If you have a a value "test" and another row has a value "testing ", then the differences is 4 letter between "test" and "testing ". The data of the column would be value 4

I have reflected about it and I don't know where to begin

id    ||  value     || category   || differences 
--------------------------------------------------
 1    ||  test      || 1          || 4
 2    ||  testing  || 1          || null   
11    ||  candy     || 2          || -3       
12    ||  ca        || 2          || null      

In this scenario and context it is no difference between "Test" and "rest".

回答1:

I think what you are looking for is a measure of edit difference, rather than just counting prefix similarity, for which there are a few common algorithms. Levenshtein's method is one that I've used before and I've seen it implemented as TSQL functions. The answers to this SO question suggest a couple of implementations in TSQL that you might just be able to take and use as-is.

(though take time to test the code and understand the method rather than just copying the code and using it, so that you can understand the output if something seems to go wrong - otherwise you could be creating some technical debt you'll have to pay back later)
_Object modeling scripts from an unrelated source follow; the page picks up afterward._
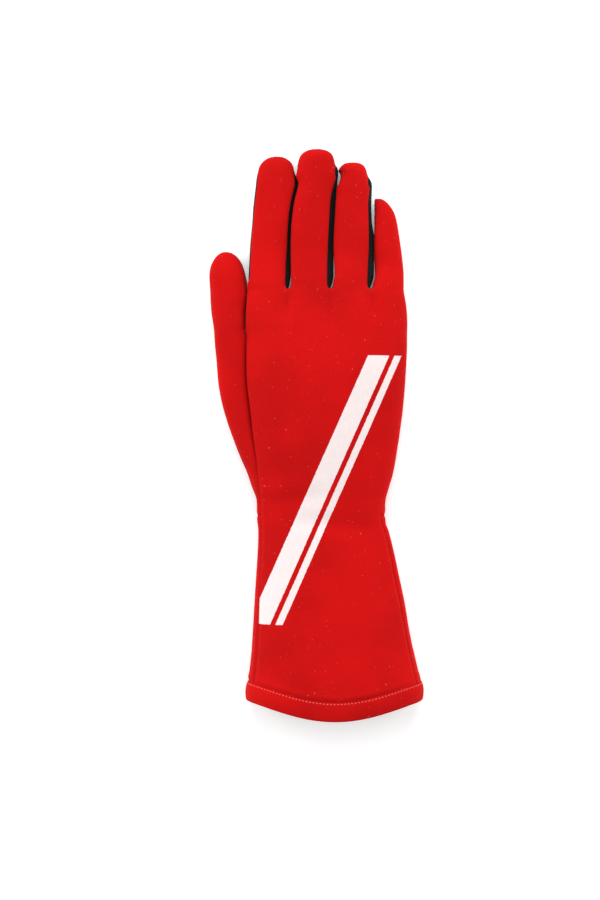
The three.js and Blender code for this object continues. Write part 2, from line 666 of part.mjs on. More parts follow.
const glove = new THREE.Group();
const build = [
  ['back_panel', backThickness, redKnit],
  ['thumb_back', backThickness, redKnit],
  ['gauntlet_palm', backThickness, redKnit],
  ['palm_panel', palmThickness, blackSuede],
  ['thumb_palm', palmThickness, blackSuede],
  ['thumb_gusset', sideThickness, blackSuede],
  ...neighbours.map(([one, other]) => [`fourchette_${one}_${other}`, sideThickness, blackSuede]),
  ['cuff_hem', hemThickness, redKnit, hemProud],
];
for (const [name, thickness, material, proud] of build) {
  const mesh = new THREE.Mesh(makePanel(name, thickness, proud), material);
  mesh.name = name;
  glove.add(mesh);
}

// The origin is on the surface, under the middle of the glove
const box = new THREE.Box3().setFromObject(glove);
const middle = box.getCenter(new THREE.Vector3());
glove.position.set(-middle.x, -middle.y, -box.min.z);

export default glove;
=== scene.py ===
"""A right-hand racing glove with a long flared gauntlet, lying on its palm on a pale floor.

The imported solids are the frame. Each sewn panel is made again here as a fine cloth surface over the
same outline, with rolled seams, soft dents and a knit or suede finish, and stands for its solid.
Lengths are millimetres in the shape functions and become metres when a mesh is made.
"""

import functools
import math

import bpy
import numpy as np
from bpy.props import FloatProperty, FloatVectorProperty, PointerProperty
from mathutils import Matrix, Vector


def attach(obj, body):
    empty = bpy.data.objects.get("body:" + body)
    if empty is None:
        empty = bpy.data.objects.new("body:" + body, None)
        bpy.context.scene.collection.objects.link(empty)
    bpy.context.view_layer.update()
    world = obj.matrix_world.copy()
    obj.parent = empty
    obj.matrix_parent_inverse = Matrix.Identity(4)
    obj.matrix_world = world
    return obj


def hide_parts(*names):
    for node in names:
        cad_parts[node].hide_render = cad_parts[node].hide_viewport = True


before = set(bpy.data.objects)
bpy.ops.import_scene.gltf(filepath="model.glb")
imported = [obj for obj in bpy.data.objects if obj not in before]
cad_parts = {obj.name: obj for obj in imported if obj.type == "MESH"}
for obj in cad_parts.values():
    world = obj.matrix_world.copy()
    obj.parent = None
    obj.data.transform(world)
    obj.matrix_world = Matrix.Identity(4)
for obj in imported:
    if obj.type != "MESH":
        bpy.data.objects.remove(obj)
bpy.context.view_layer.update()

bl_info = {
    "name": "Racing glove",
    "version": (1, 0, 0),
    "blender": (4, 5, 0),
    "location": "View3D > Sidebar > Glove",
    "description": "Knit and suede glove with a flared gauntlet",
    "category": "Object",
}

MM = 0.001
DATUM = np.array([2.746, -52.173, 0.0])   # the wrist's centre line in the frame, in millimetres

# sizes of the glove


class Table:
    """Rows of named columns, read on a smooth curve through the rows."""

    def __init__(self, names, rows):
        self.data = dict(zip(names.split(), np.array(rows, float).T))

    def follow(self, name, at):
        """Cubic Hermite curve through the rows, with central differences for its slopes."""
        x, y = self.data["at"], self.data[name]
        before = np.maximum(np.arange(len(x)) - 1, 0)
        after = np.minimum(np.arange(len(x)) + 1, len(x) - 1)
        slope = (y[after] - y[before]) / (x[after] - x[before])
        t = np.clip(at, x[0], x[-1])
        i = np.clip(np.searchsorted(x, t, side="left") - 1, 0, len(x) - 2)
        span = x[i + 1] - x[i]
        s = (t - x[i]) / span
        rise, start, end = y[i + 1] - y[i], slope[i] * span, slope[i + 1] * span
        return y[i] + s * start + s ** 2 * (3 * rise - 2 * start - end) + s ** 3 * (start + end - 2 * rise)


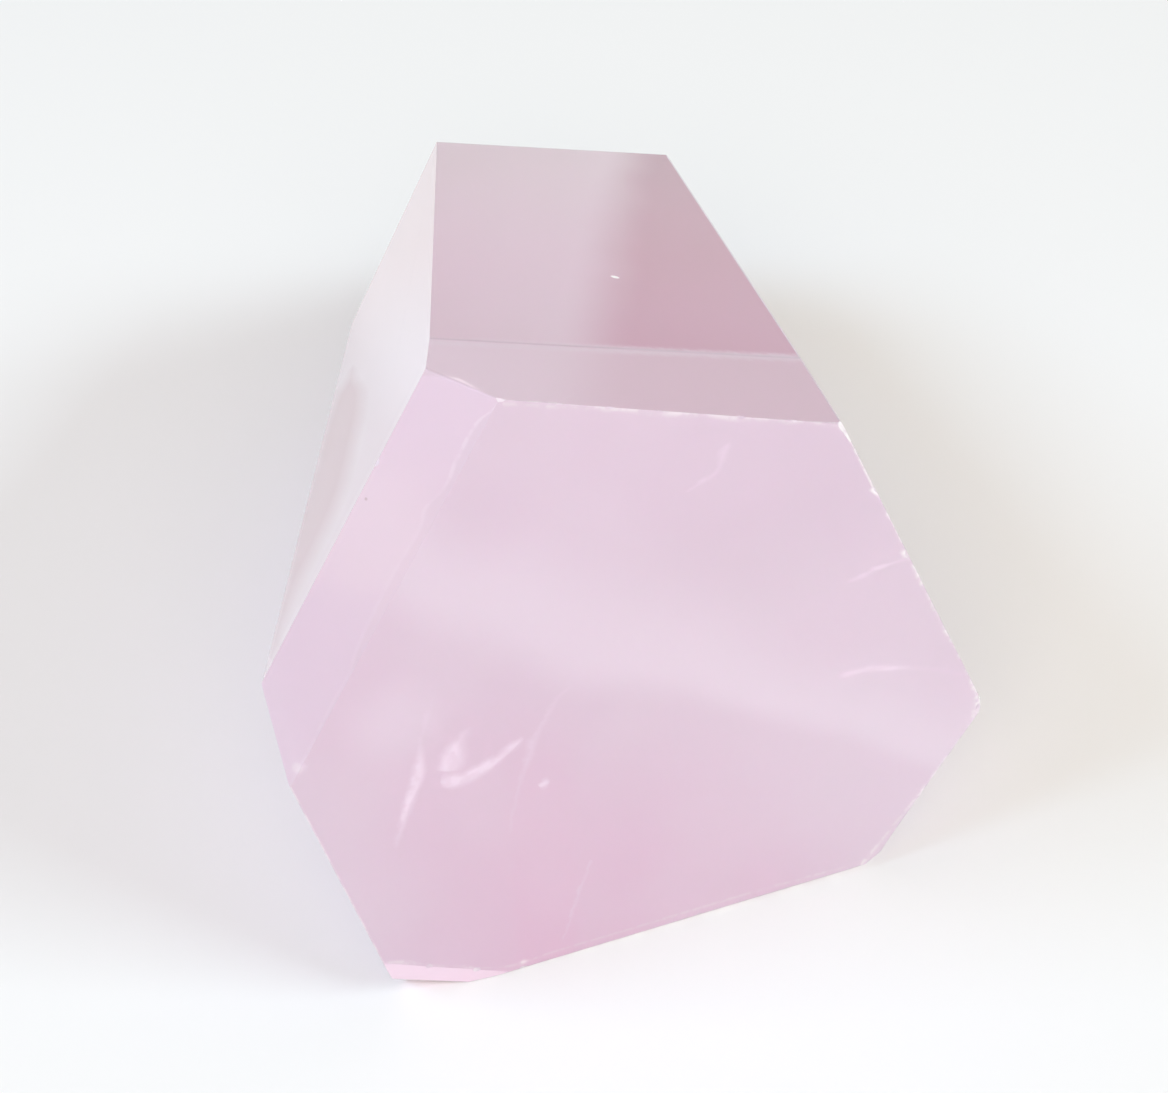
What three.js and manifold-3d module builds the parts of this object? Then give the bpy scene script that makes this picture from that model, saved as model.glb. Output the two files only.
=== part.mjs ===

Exactly which distance calculation method you want will depend on how you want to count certain things, for instance do you count a substitution as one change or a delete and an insert, and if your strings are long enough for it to matter do you want to consider substring moves, and so forth.



回答2:

I think you just want len() and lead():

select t.id, t.value, t.category,
       (len(lead(value) over (partition by t.category order by t.id) -
        len(value)
       ) as difference
from t;


回答3:

You read a next record with LEAD. Then compare the strings with LIKE or other string functions:

select
  id, value, category,
  case when value like next_value + '%' or next_value like value + '%' 
       then len(next_value) - len(value)
  end as differences
from
(
  select id, value, category, lead(value) over (order by id) as next_value 
  from mytable
) this_and_next;

If you only want to compare values within the same category use a partition clause:

lead(value) over (partition by category order by id)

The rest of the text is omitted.